From this point, Gaddis began to expand his work as a full novel. He completed it in 1949. Evidence from Gaddis' collected letters indicates that he revised, expanded and worked to complete the draft almost continuously up to early 1954, when he submitted it to Harcourt Brace as a 480,000-word manuscript.

According to Steven Moore, the character of Esme was inspired by Sheri Martinelli and Otto was a self-deprecating portrait of the author. "Dick", a minister, is a reference to Richard Nixon.

==Style==
Gaddis intended his complex novel, full of characters whose lives intertwine, to be challenging. He said later:

I do ask something of the reader and many reviewers say I ask too much ... and as I say, it's not reader-friendly. Though I think it is, and I think the reader gets satisfaction out of participating in, collaborating, if you will, with the writer, so that it ends up being between the reader and the page. ... Why did we invent the printing press? Why do we, why are we literate? Because the pleasure of being all alone, with a book, is one of the greatest pleasures.

In 2002 writer Jonathan Franzen said that this novel was, "by a comfortable margin, the most difficult book I ever voluntarily read."

The book has three parts and is organized like a triptych: each part contains many larger and smaller scenes, all interconnected. The themes of forgery, falsification, plagiarism, and mistaken identity abound. Gaddis creates numerous and lengthy dialogues. Like James Joyce, he uses an em-dash to mark the beginning of speech, not standard quotation marks. He leaves it up to the reader to deduce who is talking by the speaking style, other behavior or attributes of the speaker, or the context. Some characters change their names in the course of the novel; thus, Wyatt Gwyon is called so in the beginning of the novel, then loses his name, only to be given at the end—fraudulently—the name of Stephan Asche, a Swiss national. Gaddis is a master of cumulative syntax, enriching his sentences by literary, cultural and religious allusions.

==Reception==
The book was poorly received upon publication. Years later, Jack Green (Christopher Carlisle Reid) examined the initial 55 reviews in his essay "Fire the Bastards!" He critiqued the reviewers, saying,

Two of 55 reviews were adequate, the others were amateurish and incompetent, failing to recognize the greatness of the book, failing to convey to the reader what the book is like, what its essential qualities are, counterfeiting this with stereotyped preconceptions — the standard cliches about a book that is "ambitious," "erudite", "long," "negative," etc., counterfeiting competence with inhuman jargon.

Gaddis appeared to take critics to task in the novel. When a critic is asked if he is reading a book, which is described as of the size, price, and appearance of The Recognitions, he says:

No. I'm just reviewing it...A lousy twenty-five bucks. It'll take me the whole evening tonight. You didn't buy it, did you? Christ, at that price? Who the hell do they think's going to pay that much just for a novel. Christ, I could have given it to you, all I need is the jacket blurb to write the review.
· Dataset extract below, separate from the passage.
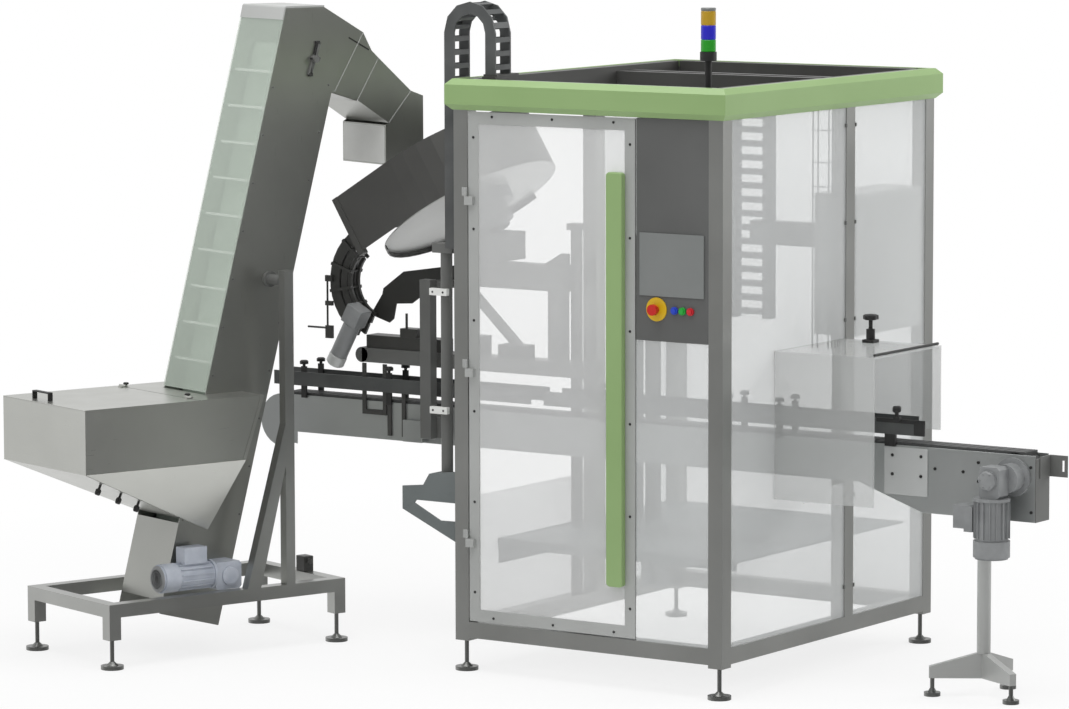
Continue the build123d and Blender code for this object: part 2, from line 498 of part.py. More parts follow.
chute_rails = []
for ya in (ch_y0, ch_y1 - 12):
    chute_rails.append(ring(CH_R1 - 34, CH_R1, 128, 244, ya, ya + 12))
    chute_rails.append(ring(CH_R0 + 22, CH_R0 + 54, 134, 246, ya, ya + 12))
    chute_rails.append(ring(CH_R0, CH_R0 + 14, 140, 250, ya, ya + 12))
spacers = []
for a in (136, 163, 190, 217, 240):
    ar = radians(a)
    mid_r = (CH_R0 + CH_R1) / 2
    blk = Pos(CH_X + mid_r * cos(ar), 0, CH_Z + mid_r * sin(ar)) * Rot(0, -a, 0) * Box(CH_R1 - CH_R0, 2 * 0 + 10, 24)
    for ya in (ch_y0 - 5, ch_y1 + 5):
        spacers.append(Pos(0, ya, 0) * blk)
keep("curved_chute", apart(chute_rails + spacers + [ring(CH_R0 + 54, CH_R0 + 58, 132, 246, ch_y0, ch_y1)]))

# Small geared motor beside the curved chute
gm_a, gm_b = (-1478, ch_y0 - 60, 1192), (-1560, ch_y0 - 60, 1062)
keep("track_drive", rod(gm_a, gm_b, 36), rod((-1560.3, ch_y0 - 60, 1061.5), (-1564, ch_y0 - 60, 1055.6), 30),
     chamfer(bx(-1500, -1404, ch_y0 - 96, ch_y0 - 20, 1202, 1262).edges().filter_by(Axis.Y), 12)
     + rod((-1440, ch_y0 - 20, 1222), (-1440, ch_y0 - 10, 1222), 26))
sy0, sy1 = ch_y0 - 22, ch_y0 - 10
stays = [bx(-1600, -1560, sy0, sy1, 1196, 1206) + rod((-1590, sy0 + 6, 1206), (-1590, sy0 + 6, 1400), 6),
         bx(-1600, -1540, sy0, sy1, 1400, 1412)]

# Track conveyor into the cabinet
ty0, ty1 = TRACK_Y - TRACK_W / 2, TRACK_Y + TRACK_W / 2
track = bx(TRACK_X0 + 28, TRACK_X1, ty0, ty1, TRACK_Z0, TRACK_Z1)
track += rod((TRACK_X0 + 28, ty0, (TRACK_Z0 + TRACK_Z1) / 2), (TRACK_X0 + 28, ty1, (TRACK_Z0 + TRACK_Z1) / 2), 34)
keep("track", track)
keep("track_blocks",
     bx(-1330, -1150, ty0 + 10, ty1 - 10, TRACK_Z1, TRACK_Z1 + 44),
     bx(-1290, -1200, ty0 - 14, ty0, TRACK_Z1 - 10, TRACK_Z1 + 70),
     rod((-1262, ty0 - 7, TRACK_Z1 + 70), (-1262, ty0 - 7, TRACK_Z1 + 128), 5))
hood_pts = [(-1376, 1331), (-1276, 1400), (-1196, 1415), (-1100, 1424), (-1100, 1372), (-1210, 1368), (-1240, 1276),
            (-1324, 1272), (-1356, 1290)]
keep("chute_stays", stays, slab_y(hood_pts, ch_y1 + 10, ch_y1 + 16))

# Columns that carry the bowl and the track
keep("bowl_frame",
     bx(-1102, -1046, -282, -240, 760, 1402), bx(-1040, -1000, -236, -204, 760, 1402), bx(-1060, -1000, 60, 120, 700, 1440),
     bx(-1000, -400, -60, 0, 1352, 1452), bx(-1000, -800, -80, 90, 1452, 1466))
keep("shaft_column", rod((-690, -650, 740), (-690, -650, 1545), 19), bx(-735, -645, -680, -620, 1545, 1580),
     [bx(-760, -655, -678, -669, z, z + 28) for z in (925, 1380)])
arm_pts = [(-897, 657), (-700, 650), (-HX, 600), (-HX, 415), (-897, 567)]
arm_hole = [(-830, 610), (-700, 590), (-640, 580), (-640, 520), (-700, 520), (-820, 585)]
arm_plate = slab_y(arm_pts, -700, -692) - slab_y(arm_hole, -702, -690)
keep("side_arm", arm_plate, slab_y([(-890, 650), (-700, 645), (-HX, 596), (-HX, 590), (-700, 640), (-890, 645)], -692, -600))

# Inside the cabinet: bed, placing head, uprights, electrical box and cable basket
bed_x = HX - TUBE
keep("machine_bed", bx(-bed_x, bed_x, -560, 640, 470, 476), bx(-bed_x, bed_x, -560, -556, 440, 470),
     bx(-bed_x, 4 - bed_x, -556, 640, 380, 470))
keep("head_uprights", bx(-420, -370, 150, 200, 476, 1560), bx(-330, -290, 150, 200, 476, 1420),
     bx(-470, -300, 140, 150, 1520, 1600), bx(-80, 210, 560, 620, 1560, 1680))
keep("electric_box", bx(390, 572, 200, 691, 1228, 1757))
wires = [bx(300 + 14 * i, 303 + 14 * i, 180, 183, 1190, 2086) for i in range(4)]
keep("cable_basket", wires)


# Cable carrier: links on a path, each with two side plates and two cross bars
def link(quad, y0, y1, bars=6.0, plate=8.0):
    """One link: quad is its side view in X and Z, corners 0-1 on one edge and 3-2 on the other."""
    a, b, c, d = (Vector(x, z, 0) for x, z in quad)

    def cut(s0, s1, t0, t1):
        pts = []
        for s, t in ((s0, t0), (s1, t0), (s1, t1), (s0, t1)):
            p, q = a + (b - a) * s, d + (c - d) * s
            v = p + (q - p) * t
            pts.append((v.X, v.Y))
        return pts

    body = slab_y(cut(0, 1, 0, 1), y0, y0 + plate) + slab_y(cut(0, 1, 0, 1), y1 - plate, y1)
    f = bars / 44.0
    return body + slab_y(cut(0.31, 0.69, 0, f), y0, y1) + slab_y(cut(0.31, 0.69, 1 - f, 1), y0, y1)


def run_of_links(x, z_from, count, y0, y1, thick, pitch):
    """Straight vertical run of links round the line at x, upwards from z_from."""
    t = thick / 2
    return [link([(x - t, z_from + pitch * k), (x - t, z_from + pitch * (k + 1)),
                  (x + t, z_from + pitch * (k + 1)), (x + t, z_from + pitch * k)], y0, y1) for k in range(count)]


CC_X, CC_R, CC_Z, CC_PITCH, CC_T = -546.0, 92.0, 2366.0, 50.0, 44.0
CC_Y0, CC_Y1 = -701.5, -598.5
links = run_of_links(CC_X - CC_R, CC_Z - 16 * CC_PITCH, 16, CC_Y0, CC_Y1, CC_T, CC_PITCH)
for i in range(6):
    quad = [(CC_X + r * cos(radians(a)), CC_Z + r * sin(radians(a))) for r, a in (
        (CC_R + CC_T / 2, 180 - 30 * i), (CC_R + CC_T / 2, 150 - 30 * i), (CC_R - CC_T / 2, 150 - 30 * i),
        (CC_R - CC_T / 2, 180 - 30 * i))]
    links.append(link(quad, CC_Y0, CC_Y1))
links += run_of_links(CC_X + CC_R, CC_Z - 3 * CC_PITCH, 3, CC_Y0, CC_Y1, CC_T, CC_PITCH)
keep("top_chain", links)
shelf_z = CC_Z - 3 * CC_PITCH
keep("top_beams", beams, bx(CC_X + CC_R - 30, CC_X + CC_R + 30, CC_Y0, -560, shelf_z - 8, shelf_z),
     bx(CC_X + CC_R - 30, CC_X + CC_R + 30, -711 + 0.8, CC_Y0 - 1, shelf_z - 40, shelf_z - 8))
keep("inner_chain", run_of_links(0, 1400, 13, -60, 60, CC_T, CC_PITCH), at=Location((330, -40, 0), (0, 0, 60)))

# Stack light near the front right corner
LAMP_X, LAMP_Y, LAMP_R = 452.0, -640.0, 27.0
keep("stack_light_base", rod((LAMP_X, LAMP_Y, 2176), (LAMP_X, LAMP_Y, 2184), 40)
     + rod((LAMP_X, LAMP_Y, 2184), (LAMP_X, LAMP_Y, 2290), 12) + rod((LAMP_X, LAMP_Y, 2290), (LAMP_X, LAMP_Y, 2322), 30),
     bx(LAMP_X - 50, LAMP_X + 50, -HY - BAND_OUT + BAND_T, LAMP_Y + 40, 2168, 2176))
keep("stack_light_lamps", [rod((LAMP_X, LAMP_Y, 2322 + i * 52), (LAMP_X, LAMP_Y, 2371 + i * 52), LAMP_R) for i in range(3)])

for name, solids in nodes.items():
    solids = [Pos(SHIFT_X, SHIFT_Y, 0) * s for s in solids]
    flat = []
    for s in solids:
        flat += s.solids()
    shape = flat[0] if len(flat) == 1 else Compound(children=flat)
    export_step(shape, f"parts/{name}.step")
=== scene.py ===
import bpy
import bmesh
import math
from mathutils import Vector, Matrix


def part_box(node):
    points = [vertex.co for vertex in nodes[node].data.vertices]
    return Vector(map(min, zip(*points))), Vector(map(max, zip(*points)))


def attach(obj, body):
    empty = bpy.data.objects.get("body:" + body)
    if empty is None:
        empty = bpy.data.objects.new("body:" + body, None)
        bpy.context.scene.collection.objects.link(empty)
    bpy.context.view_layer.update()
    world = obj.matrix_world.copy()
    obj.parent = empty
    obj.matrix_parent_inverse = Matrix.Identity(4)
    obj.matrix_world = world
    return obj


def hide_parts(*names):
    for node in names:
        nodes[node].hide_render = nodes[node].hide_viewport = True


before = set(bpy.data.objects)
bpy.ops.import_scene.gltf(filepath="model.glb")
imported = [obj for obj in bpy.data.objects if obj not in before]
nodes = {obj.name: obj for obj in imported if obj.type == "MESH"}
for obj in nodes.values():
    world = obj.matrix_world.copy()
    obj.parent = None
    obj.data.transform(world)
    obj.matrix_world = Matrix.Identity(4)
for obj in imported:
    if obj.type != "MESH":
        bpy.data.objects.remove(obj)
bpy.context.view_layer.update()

# %% [markdown]
# # A packaging line in a guarded cabinet
# The line has three parts that stand beside each other: a belt elevator with a hopper, a tilted
# sorting bowl with a curved chute, and a cabinet with clear walls through which a conveyor runs.
# The solids come from the CAD model and stay where they are. This lesson gives them their
# finishes, adds the small pieces that the CAD leaves out, and lights the scene.

# %% Keep the size of the CAD model
origin_x, origin_y = 0.2964, 0.3808      # the middle of the cabinet, in the row frame
print(len(nodes), "CAD nodes")


# %% [markdown]
# ## Colours
# A shader works with linear light, but a colour given here is a screen colour. One helper turns
# the second into the first, so that each finish below can be written as it looks.

# %% Screen colour to linear light
def seen(r, g, b):
    def one(c):
        c = c / 255.0
        return c / 12.92 if c <= 0.04045 else ((c + 0.055) / 1.055) ** 2.4
    return (one(r), one(g), one(b), 1.0)


print("band green in linear light", [round(v, 3) for v in seen(150, 184, 122)])


# %% [markdown]
# ## Finishes
# Most of this machine is sheet steel and square tube with a fine satin paint. Such paint is never
# one flat colour: it has a faint cloudiness, a fine orange-peel bump and a gloss that changes a
# little. A noise texture drives all three. The scale is in metres, because the nodes sit in object
# space and the model is drawn in metres.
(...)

Green noted that the jacket blurb was repeated in some reviews.

Over time, the work gradually became recognized for its significance. David Madden observed that "(a)n underground reputation has kept it on the brink of oblivion." Tony Tanner said that it inaugurated a new period in American fiction, foreshadowing and sometimes directly influencing the work of later ambitious novelists such as Joseph McElroy, Thomas Pynchon, Don DeLillo, and David Foster Wallace.

Franzen compared the novel to a "huge landscape painting of modern New York, peopled with hundreds of doomed but energetic little figures, executed on wood panels by Brueghel or Bosch." He believed that its disappointing reception negatively affected Gaddis's future development as a novelist. Gaddis did not publish another novel for 20 years.

Writer Cynthia Ozick said in 1985 that "The Recognitions is always spoken of as the most overlooked important work of the last several literary generations...Through the famous obscurity of The Recognitions, Mr. Gaddis has become famous for not being famous enough."

==Publication history==
Dalkey Archive Press sold the publication rights to the novel to New York Review Books in 2020.